Binnen de hartschool wordt euritmie een aantal keren aangeboden. Het is de bedoeling dat de cursisten thuis zelf met de oefeningen aan de slag gaan: ‘Het werkt niet echt als ze dat maar tien minuten per week doen. Het zou een soort tandenpoetsen moeten worden wat je elke dag herhaalt,’ legt Irene uit. Ze ziet dat dat niet voor iedereen makkelijk is: ‘Soms is de weg naar elke dag ruimte voor euritmie maken nog lastiger is dan de euritmieoefening zelf.’

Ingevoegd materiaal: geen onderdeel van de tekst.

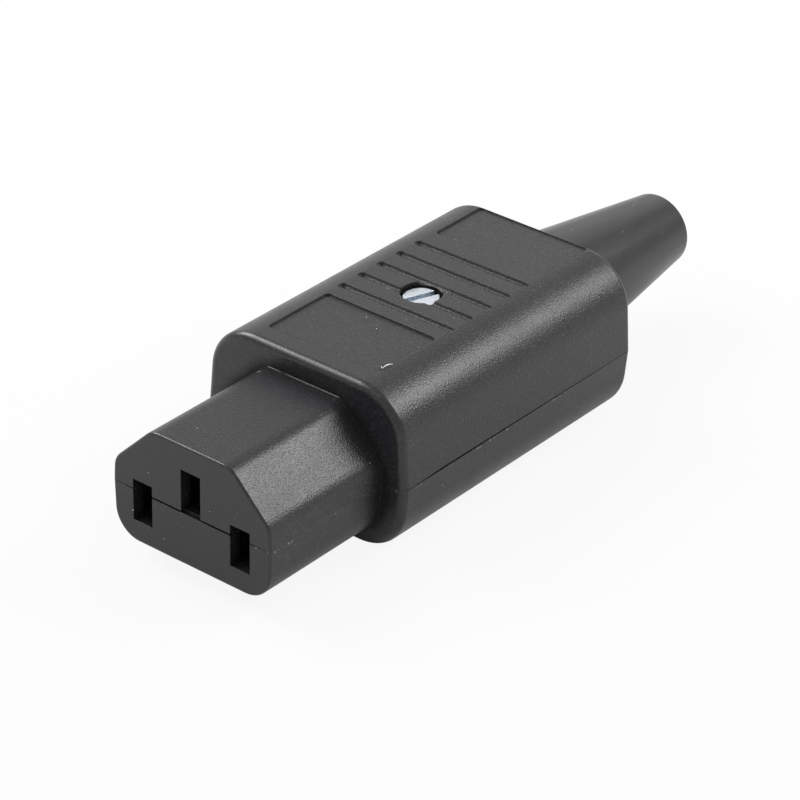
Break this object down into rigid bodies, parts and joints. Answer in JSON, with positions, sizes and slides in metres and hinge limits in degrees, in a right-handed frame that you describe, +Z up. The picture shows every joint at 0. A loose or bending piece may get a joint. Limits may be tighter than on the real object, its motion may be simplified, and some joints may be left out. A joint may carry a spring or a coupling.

Waar bijvoorbeeld de gesprekstherapie mensen bewust maakt van dingen op ‘hoofd-niveau’, gaat de euritmie verder: ‘Via de euritmie krijg je niet alleen bewustzijn, maar oefen je om het ook te doen en waar mogelijk te veranderen. Het hele lichaam doet mee. Na de oefeningen ben je meer aanwezig in je eigen lijf. Het is bewustzijn tot in je vingers en je tenen.’


Wie is Irene Pouwelse?

Sinds 1984 is Irene Pouwelse werkzaam als euritmietherapeut, aanvankelijk op vrijescholen en sinds 1998 bij Therapeuticum Aurum. Ook werkte ze bij de Arta-Lievegoedgroep van 2007 tot 2012. Sinds 2011 is ze sectiecoördinator van de Sectie voor Woord, Muziek en Euritmie van de Antroposofische Vereniging in Nederland. Irene geeft regelmatig meditatie-cursussen in combinatie met euritmie-oefeningen en mindfulness. Ze is betrokken bij het onderzoek naar Hartrimestoornissen o.l.v. het lectoraat voor antroposofische gezondheidszorg in Leiden.